-- BEGIN Given information --

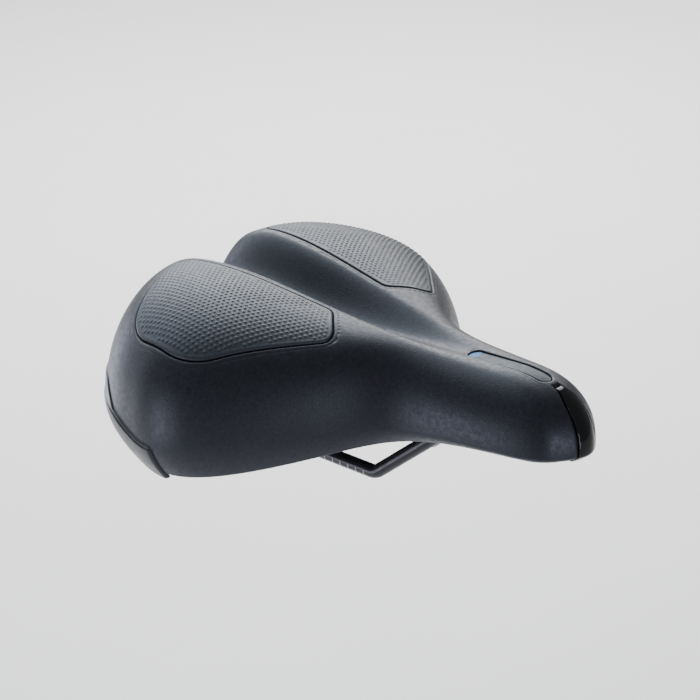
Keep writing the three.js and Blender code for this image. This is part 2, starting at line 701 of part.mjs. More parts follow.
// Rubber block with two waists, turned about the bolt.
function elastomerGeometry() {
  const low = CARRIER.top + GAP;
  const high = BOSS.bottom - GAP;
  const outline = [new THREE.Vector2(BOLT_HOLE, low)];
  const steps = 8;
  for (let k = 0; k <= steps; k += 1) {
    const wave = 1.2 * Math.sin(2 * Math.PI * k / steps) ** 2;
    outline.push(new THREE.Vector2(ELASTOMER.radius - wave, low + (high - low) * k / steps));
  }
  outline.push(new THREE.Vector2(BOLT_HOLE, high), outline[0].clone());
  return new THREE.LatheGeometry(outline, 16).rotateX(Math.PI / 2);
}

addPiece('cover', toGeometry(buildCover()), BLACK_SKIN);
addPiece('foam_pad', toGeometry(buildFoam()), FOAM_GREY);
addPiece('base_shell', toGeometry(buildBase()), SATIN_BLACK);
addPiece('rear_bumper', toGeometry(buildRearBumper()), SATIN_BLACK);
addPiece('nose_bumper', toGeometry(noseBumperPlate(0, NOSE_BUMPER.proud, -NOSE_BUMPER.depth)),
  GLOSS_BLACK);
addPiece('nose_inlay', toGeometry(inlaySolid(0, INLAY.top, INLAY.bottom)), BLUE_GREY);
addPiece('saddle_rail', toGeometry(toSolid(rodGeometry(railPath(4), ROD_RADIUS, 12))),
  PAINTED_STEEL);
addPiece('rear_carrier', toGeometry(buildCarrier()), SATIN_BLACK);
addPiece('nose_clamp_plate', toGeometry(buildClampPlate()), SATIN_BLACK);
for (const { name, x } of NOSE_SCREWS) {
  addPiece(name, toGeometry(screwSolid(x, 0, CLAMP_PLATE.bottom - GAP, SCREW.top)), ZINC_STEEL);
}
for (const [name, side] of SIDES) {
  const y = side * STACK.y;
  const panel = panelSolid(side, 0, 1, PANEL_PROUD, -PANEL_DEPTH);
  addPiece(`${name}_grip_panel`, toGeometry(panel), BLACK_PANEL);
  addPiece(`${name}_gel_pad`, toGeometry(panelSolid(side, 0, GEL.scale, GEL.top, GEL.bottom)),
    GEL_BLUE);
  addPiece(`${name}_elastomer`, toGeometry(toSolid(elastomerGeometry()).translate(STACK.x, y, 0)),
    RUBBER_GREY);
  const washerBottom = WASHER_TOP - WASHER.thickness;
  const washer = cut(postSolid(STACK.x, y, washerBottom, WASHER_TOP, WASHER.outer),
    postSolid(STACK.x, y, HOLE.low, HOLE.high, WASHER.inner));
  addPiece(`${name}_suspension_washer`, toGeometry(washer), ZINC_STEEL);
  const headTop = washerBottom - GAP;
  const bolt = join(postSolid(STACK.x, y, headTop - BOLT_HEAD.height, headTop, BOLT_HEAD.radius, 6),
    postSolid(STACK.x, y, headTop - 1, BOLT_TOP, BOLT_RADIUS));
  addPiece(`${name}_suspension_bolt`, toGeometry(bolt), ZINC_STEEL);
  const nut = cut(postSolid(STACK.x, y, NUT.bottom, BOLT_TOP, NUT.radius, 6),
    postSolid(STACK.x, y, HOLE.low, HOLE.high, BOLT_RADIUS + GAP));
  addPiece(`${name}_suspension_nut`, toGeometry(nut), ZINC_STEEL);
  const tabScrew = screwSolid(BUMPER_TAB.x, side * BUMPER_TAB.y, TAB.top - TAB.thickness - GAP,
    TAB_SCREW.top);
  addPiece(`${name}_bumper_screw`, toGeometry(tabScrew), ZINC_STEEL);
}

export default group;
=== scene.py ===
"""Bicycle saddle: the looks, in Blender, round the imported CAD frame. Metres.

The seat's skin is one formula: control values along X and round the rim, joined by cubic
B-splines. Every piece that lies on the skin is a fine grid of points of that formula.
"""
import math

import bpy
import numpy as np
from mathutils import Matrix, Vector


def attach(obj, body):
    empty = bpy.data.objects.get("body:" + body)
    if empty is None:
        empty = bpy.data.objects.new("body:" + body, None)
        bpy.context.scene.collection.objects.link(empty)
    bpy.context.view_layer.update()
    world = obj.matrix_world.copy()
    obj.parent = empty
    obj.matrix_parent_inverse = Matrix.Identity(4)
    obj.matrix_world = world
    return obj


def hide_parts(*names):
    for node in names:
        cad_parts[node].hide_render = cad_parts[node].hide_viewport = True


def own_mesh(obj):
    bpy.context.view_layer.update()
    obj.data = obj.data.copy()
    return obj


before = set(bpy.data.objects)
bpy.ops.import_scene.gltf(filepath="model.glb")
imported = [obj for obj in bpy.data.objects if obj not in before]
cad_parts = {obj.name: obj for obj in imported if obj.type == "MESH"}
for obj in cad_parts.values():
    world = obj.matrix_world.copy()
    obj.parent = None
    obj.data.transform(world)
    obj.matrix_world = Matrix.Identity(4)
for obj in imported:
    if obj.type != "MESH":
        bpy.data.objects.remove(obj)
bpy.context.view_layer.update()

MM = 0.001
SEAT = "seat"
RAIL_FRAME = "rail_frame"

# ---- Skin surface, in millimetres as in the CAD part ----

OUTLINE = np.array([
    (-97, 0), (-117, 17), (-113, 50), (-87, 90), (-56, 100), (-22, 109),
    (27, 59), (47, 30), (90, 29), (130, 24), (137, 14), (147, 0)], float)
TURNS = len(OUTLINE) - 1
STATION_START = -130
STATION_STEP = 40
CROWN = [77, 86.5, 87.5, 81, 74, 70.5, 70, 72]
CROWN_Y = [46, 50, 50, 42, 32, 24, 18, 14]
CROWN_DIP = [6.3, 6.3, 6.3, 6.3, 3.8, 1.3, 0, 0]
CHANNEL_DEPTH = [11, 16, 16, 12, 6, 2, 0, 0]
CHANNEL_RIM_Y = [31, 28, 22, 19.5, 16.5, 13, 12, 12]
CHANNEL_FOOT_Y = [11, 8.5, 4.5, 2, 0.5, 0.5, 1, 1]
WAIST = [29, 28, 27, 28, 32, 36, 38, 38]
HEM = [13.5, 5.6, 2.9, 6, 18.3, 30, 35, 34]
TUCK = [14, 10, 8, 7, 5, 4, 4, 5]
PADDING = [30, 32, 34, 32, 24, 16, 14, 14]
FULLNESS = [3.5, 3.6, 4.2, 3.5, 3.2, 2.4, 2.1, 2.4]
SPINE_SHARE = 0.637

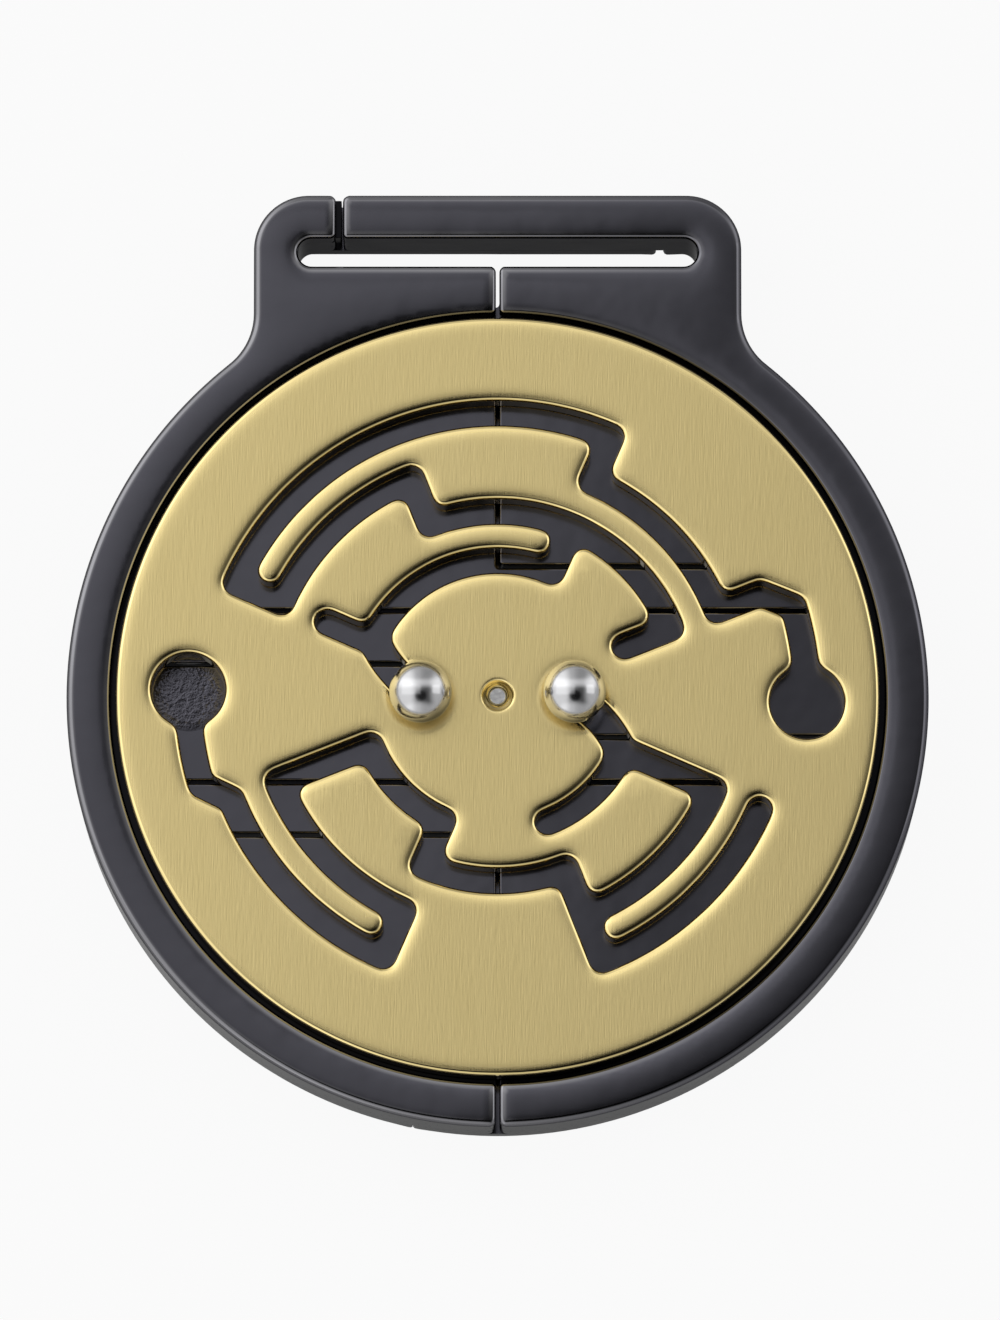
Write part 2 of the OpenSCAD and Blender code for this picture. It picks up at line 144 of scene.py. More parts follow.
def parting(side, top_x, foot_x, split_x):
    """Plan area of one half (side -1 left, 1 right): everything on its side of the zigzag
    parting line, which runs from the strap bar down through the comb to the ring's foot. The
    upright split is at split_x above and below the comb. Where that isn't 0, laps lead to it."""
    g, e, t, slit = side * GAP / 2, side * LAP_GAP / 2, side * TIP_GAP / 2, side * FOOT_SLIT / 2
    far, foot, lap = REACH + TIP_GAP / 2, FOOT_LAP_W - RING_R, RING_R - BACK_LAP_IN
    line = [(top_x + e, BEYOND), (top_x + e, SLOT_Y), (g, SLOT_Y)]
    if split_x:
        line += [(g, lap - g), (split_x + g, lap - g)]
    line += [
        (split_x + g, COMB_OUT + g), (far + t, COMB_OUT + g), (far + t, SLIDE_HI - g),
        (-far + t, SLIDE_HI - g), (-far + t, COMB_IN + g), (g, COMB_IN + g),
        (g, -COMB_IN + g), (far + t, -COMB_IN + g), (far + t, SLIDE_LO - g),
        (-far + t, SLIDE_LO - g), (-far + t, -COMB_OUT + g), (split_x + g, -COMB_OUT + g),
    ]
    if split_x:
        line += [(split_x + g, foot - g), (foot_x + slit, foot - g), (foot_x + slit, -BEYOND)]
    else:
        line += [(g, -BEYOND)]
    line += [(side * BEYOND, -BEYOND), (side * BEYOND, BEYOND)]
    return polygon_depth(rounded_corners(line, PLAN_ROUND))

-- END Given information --

- [Task prompt] Return nothing but the lines running from the line with "const bolt = join(postSolid(STACK.x, y, headTop" through the line with "in imported if", exactly as they appear.

- [The answer]
  const bolt = join(postSolid(STACK.x, y, headTop - BOLT_HEAD.height, headTop, BOLT_HEAD.radius, 6),
    postSolid(STACK.x, y, headTop - 1, BOLT_TOP, BOLT_RADIUS));
  addPiece(`${name}_suspension_bolt`, toGeometry(bolt), ZINC_STEEL);
  const nut = cut(postSolid(STACK.x, y, NUT.bottom, BOLT_TOP, NUT.radius, 6),
    postSolid(STACK.x, y, HOLE.low, HOLE.high, BOLT_RADIUS + GAP));
  addPiece(`${name}_suspension_nut`, toGeometry(nut), ZINC_STEEL);
  const tabScrew = screwSolid(BUMPER_TAB.x, side * BUMPER_TAB.y, TAB.top - TAB.thickness - GAP,
    TAB_SCREW.top);
  addPiece(`${name}_bumper_screw`, toGeometry(tabScrew), ZINC_STEEL);
}

export default group;
=== scene.py ===
"""Bicycle saddle: the looks, in Blender, round the imported CAD frame. Metres.

The seat's skin is one formula: control values along X and round the rim, joined by cubic
B-splines. Every piece that lies on the skin is a fine grid of points of that formula.
"""
import math

import bpy
import numpy as np
from mathutils import Matrix, Vector


def attach(obj, body):
    empty = bpy.data.objects.get("body:" + body)
    if empty is None:
        empty = bpy.data.objects.new("body:" + body, None)
        bpy.context.scene.collection.objects.link(empty)
    bpy.context.view_layer.update()
    world = obj.matrix_world.copy()
    obj.parent = empty
    obj.matrix_parent_inverse = Matrix.Identity(4)
    obj.matrix_world = world
    return obj


def hide_parts(*names):
    for node in names:
        cad_parts[node].hide_render = cad_parts[node].hide_viewport = True


def own_mesh(obj):
    bpy.context.view_layer.update()
    obj.data = obj.data.copy()
    return obj


before = set(bpy.data.objects)
bpy.ops.import_scene.gltf(filepath="model.glb")
imported = [obj for obj in bpy.data.objects if obj not in before]
cad_parts = {obj.name: obj for obj in imported if obj.type == "MESH"}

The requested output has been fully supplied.